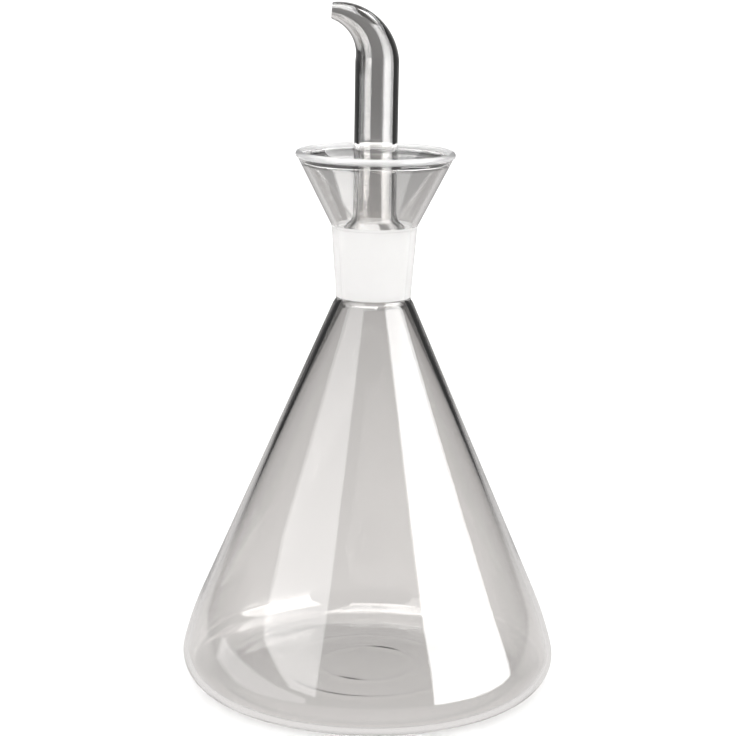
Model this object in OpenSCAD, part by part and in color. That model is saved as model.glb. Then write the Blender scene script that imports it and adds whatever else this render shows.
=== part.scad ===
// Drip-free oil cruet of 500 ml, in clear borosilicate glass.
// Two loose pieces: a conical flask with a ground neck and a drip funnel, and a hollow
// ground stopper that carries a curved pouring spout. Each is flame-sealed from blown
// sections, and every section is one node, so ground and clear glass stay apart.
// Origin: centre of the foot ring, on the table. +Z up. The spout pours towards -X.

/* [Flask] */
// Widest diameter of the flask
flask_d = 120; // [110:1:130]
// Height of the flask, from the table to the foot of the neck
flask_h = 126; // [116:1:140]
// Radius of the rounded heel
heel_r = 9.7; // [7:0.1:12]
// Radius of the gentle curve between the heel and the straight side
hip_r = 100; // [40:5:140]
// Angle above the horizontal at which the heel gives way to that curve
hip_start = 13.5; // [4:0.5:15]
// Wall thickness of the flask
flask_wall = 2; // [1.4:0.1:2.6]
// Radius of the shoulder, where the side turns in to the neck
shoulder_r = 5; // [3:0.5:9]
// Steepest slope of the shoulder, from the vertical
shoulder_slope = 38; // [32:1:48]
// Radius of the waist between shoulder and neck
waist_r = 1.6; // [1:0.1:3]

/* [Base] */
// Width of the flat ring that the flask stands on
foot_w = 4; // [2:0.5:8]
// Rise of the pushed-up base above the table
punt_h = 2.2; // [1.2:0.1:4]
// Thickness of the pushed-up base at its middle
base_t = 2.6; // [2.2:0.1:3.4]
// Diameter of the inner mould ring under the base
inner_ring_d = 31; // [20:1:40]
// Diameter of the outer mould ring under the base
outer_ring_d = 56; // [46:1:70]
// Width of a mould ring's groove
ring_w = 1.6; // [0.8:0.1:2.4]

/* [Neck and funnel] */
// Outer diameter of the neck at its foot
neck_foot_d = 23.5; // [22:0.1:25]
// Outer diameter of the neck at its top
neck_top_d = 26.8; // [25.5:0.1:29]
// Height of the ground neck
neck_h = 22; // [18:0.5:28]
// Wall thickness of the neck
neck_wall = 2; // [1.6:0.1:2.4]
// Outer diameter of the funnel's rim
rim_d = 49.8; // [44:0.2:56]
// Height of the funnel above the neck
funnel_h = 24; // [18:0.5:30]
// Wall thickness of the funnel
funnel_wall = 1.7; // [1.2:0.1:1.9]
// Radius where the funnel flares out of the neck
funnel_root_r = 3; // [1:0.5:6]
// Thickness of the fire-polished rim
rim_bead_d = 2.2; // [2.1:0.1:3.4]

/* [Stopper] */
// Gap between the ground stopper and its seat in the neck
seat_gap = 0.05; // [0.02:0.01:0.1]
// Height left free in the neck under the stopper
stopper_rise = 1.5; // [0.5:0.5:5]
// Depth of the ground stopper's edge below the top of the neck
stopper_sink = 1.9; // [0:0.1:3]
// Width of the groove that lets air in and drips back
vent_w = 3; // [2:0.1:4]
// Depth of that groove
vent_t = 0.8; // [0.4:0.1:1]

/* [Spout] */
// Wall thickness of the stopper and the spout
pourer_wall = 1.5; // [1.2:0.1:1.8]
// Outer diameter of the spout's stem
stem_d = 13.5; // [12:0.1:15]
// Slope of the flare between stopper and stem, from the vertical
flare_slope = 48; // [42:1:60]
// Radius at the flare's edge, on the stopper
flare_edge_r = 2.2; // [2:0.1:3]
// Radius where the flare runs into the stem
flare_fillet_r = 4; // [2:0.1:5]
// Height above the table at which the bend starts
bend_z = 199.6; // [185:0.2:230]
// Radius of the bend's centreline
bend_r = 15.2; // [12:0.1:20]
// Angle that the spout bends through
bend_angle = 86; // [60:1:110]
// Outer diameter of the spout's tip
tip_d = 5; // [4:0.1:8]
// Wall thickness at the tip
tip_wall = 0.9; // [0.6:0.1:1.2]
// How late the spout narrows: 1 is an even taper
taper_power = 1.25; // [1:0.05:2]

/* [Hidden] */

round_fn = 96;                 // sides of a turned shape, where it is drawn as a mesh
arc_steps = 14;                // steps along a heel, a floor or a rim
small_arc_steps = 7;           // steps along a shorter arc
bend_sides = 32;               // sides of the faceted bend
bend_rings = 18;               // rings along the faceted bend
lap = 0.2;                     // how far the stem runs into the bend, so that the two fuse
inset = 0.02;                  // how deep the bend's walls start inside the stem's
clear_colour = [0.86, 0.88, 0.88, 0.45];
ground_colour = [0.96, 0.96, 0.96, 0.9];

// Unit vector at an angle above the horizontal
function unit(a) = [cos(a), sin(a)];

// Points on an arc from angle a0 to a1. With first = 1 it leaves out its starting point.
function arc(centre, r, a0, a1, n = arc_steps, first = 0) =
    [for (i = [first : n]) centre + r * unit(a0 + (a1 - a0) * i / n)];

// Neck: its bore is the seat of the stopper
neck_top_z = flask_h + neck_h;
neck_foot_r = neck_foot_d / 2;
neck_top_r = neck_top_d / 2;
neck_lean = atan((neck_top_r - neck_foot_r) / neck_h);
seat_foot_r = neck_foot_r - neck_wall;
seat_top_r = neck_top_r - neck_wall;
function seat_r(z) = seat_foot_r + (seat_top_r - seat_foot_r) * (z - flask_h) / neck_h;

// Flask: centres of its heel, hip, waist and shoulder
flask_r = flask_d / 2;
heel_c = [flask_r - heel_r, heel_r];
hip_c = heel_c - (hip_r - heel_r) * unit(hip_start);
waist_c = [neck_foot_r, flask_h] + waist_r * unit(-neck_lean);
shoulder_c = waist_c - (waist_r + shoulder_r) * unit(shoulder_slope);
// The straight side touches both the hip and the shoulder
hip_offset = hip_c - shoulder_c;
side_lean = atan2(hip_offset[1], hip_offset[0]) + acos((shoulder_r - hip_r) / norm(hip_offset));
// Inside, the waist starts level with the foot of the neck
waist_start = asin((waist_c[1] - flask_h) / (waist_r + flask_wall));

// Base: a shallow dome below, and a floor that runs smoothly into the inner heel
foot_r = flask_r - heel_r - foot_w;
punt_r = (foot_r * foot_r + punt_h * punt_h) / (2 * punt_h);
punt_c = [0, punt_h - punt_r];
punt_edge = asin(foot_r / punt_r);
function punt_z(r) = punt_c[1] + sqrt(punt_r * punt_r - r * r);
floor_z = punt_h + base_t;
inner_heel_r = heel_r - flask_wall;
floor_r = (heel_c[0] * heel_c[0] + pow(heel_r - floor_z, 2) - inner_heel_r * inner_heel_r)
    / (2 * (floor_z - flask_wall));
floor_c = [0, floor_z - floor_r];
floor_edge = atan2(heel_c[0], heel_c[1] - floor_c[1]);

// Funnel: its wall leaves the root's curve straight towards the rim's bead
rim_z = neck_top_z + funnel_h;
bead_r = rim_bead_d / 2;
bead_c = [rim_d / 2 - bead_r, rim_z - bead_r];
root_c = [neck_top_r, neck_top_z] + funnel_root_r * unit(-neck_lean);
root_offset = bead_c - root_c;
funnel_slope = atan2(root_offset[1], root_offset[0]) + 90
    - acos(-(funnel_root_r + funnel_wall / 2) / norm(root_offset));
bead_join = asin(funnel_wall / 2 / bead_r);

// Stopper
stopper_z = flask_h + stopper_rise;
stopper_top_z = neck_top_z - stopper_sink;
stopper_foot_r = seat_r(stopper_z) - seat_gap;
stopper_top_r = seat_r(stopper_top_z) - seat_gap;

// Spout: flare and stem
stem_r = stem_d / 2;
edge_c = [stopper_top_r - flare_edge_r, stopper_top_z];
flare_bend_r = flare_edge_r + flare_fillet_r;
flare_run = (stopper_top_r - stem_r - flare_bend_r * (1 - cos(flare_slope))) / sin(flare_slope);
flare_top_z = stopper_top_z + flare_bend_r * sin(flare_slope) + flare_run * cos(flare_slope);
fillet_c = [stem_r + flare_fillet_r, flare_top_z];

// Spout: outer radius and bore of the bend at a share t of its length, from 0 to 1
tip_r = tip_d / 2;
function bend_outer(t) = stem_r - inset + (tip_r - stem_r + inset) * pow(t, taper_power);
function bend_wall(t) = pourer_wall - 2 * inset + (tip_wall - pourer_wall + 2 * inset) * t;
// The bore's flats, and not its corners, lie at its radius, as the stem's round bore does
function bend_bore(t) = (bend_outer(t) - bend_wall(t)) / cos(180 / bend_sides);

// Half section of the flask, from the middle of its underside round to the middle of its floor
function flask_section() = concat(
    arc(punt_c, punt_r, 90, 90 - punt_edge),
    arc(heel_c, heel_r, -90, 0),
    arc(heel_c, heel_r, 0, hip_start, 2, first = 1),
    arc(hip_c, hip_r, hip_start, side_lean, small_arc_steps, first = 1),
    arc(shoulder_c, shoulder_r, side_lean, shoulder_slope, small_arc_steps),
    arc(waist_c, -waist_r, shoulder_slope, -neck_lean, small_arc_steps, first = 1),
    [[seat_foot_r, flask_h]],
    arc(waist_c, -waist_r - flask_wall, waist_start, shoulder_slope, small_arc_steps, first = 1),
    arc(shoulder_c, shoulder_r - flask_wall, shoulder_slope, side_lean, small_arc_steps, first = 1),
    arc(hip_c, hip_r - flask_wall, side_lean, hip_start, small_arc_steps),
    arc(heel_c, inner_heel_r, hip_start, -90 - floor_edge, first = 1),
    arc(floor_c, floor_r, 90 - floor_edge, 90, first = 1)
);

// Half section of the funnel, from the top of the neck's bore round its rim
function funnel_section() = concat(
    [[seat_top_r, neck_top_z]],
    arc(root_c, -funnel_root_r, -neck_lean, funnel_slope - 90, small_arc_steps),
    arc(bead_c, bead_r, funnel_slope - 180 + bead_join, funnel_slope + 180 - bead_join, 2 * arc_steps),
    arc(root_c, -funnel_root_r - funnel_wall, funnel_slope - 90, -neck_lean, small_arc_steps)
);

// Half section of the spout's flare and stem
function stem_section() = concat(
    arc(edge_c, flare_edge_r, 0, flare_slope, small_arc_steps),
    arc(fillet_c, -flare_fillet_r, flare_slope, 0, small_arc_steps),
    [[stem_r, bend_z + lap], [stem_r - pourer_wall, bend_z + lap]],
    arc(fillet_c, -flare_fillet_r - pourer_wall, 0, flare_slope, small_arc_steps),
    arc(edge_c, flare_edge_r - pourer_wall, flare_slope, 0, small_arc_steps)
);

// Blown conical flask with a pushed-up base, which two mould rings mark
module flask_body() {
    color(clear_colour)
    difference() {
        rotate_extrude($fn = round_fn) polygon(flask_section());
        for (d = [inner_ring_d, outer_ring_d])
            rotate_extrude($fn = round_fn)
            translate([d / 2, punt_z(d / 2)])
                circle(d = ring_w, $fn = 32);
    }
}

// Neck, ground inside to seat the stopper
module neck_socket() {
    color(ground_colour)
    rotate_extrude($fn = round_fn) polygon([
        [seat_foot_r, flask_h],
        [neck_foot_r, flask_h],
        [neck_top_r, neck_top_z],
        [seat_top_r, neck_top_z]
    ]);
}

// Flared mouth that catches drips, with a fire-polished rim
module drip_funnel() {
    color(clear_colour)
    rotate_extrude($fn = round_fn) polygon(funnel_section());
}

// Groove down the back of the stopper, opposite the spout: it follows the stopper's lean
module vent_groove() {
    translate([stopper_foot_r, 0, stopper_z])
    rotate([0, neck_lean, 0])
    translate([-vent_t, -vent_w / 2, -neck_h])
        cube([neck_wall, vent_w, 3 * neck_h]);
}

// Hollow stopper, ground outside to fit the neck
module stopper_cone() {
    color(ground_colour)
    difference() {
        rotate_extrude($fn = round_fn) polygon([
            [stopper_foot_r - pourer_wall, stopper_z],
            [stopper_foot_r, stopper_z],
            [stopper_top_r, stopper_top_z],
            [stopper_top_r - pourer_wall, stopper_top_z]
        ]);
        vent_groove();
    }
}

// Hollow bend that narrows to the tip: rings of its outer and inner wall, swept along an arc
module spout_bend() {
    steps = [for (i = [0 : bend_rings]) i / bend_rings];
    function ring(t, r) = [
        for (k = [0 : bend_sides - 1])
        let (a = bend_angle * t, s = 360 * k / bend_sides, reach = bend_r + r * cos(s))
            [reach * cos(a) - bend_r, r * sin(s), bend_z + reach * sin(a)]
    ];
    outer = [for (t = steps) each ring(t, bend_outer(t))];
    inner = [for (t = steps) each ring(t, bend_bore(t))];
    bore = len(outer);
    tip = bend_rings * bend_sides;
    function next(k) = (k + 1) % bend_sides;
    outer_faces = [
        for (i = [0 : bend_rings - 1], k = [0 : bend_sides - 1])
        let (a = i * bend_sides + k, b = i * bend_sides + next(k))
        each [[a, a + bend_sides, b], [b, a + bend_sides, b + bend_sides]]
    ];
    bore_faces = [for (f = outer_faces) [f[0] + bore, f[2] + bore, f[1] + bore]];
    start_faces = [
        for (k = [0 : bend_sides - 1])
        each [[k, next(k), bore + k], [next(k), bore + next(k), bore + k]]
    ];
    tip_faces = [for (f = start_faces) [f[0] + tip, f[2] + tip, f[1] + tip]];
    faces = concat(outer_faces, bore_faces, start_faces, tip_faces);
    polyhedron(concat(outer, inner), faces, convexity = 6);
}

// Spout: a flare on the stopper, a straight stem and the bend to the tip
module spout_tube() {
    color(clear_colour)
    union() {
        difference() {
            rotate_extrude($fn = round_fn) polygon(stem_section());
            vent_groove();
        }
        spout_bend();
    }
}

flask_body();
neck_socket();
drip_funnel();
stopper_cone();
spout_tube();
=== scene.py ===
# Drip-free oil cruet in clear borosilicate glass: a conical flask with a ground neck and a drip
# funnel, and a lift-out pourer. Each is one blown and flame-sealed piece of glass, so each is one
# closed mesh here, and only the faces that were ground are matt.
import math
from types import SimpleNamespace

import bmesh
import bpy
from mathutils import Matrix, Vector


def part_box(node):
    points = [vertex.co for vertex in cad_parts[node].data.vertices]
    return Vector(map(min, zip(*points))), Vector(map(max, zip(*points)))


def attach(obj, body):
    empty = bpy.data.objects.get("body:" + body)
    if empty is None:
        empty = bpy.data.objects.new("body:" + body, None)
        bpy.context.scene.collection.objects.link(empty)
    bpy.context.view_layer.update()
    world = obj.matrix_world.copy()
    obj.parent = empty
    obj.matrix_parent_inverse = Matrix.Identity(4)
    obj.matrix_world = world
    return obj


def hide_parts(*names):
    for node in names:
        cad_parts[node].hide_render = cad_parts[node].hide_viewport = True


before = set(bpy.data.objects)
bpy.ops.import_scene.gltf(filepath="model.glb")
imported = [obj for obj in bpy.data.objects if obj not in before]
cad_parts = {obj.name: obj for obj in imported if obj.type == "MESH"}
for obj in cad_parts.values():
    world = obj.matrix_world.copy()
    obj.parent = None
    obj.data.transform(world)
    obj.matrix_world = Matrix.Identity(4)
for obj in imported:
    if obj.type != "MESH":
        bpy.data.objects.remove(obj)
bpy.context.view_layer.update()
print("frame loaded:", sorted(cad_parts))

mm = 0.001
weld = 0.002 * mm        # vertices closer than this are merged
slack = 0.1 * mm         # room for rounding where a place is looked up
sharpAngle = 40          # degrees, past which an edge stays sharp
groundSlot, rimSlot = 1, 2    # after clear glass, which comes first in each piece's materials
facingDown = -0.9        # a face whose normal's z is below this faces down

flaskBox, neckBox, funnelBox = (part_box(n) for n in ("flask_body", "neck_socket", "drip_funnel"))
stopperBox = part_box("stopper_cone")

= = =

WHAT IS REQUIRED: Go back over the listing above and copy exactly the lines that begin at the line with "bend to the tip" and stop after the line with "obj.matrix_world = Matrix.Identity(4)"; leave out every other line.

FINAL ANSWER:
// Spout: a flare on the stopper, a straight stem and the bend to the tip
module spout_tube() {
    color(clear_colour)
    union() {
        difference() {
            rotate_extrude($fn = round_fn) polygon(stem_section());
            vent_groove();
        }
        spout_bend();
    }
}

flask_body();
neck_socket();
drip_funnel();
stopper_cone();
spout_tube();
=== scene.py ===
# Drip-free oil cruet in clear borosilicate glass: a conical flask with a ground neck and a drip
# funnel, and a lift-out pourer. Each is one blown and flame-sealed piece of glass, so each is one
# closed mesh here, and only the faces that were ground are matt.
import math
from types import SimpleNamespace

import bmesh
import bpy
from mathutils import Matrix, Vector


def part_box(node):
    points = [vertex.co for vertex in cad_parts[node].data.vertices]
    return Vector(map(min, zip(*points))), Vector(map(max, zip(*points)))


def attach(obj, body):
    empty = bpy.data.objects.get("body:" + body)
    if empty is None:
        empty = bpy.data.objects.new("body:" + body, None)
        bpy.context.scene.collection.objects.link(empty)
    bpy.context.view_layer.update()
    world = obj.matrix_world.copy()
    obj.parent = empty
    obj.matrix_parent_inverse = Matrix.Identity(4)
    obj.matrix_world = world
    return obj


def hide_parts(*names):
    for node in names:
        cad_parts[node].hide_render = cad_parts[node].hide_viewport = True


before = set(bpy.data.objects)
bpy.ops.import_scene.gltf(filepath="model.glb")
imported = [obj for obj in bpy.data.objects if obj not in before]
cad_parts = {obj.name: obj for obj in imported if obj.type == "MESH"}
for obj in cad_parts.values():
    world = obj.matrix_world.copy()
    obj.parent = None
    obj.data.transform(world)
    obj.matrix_world = Matrix.Identity(4)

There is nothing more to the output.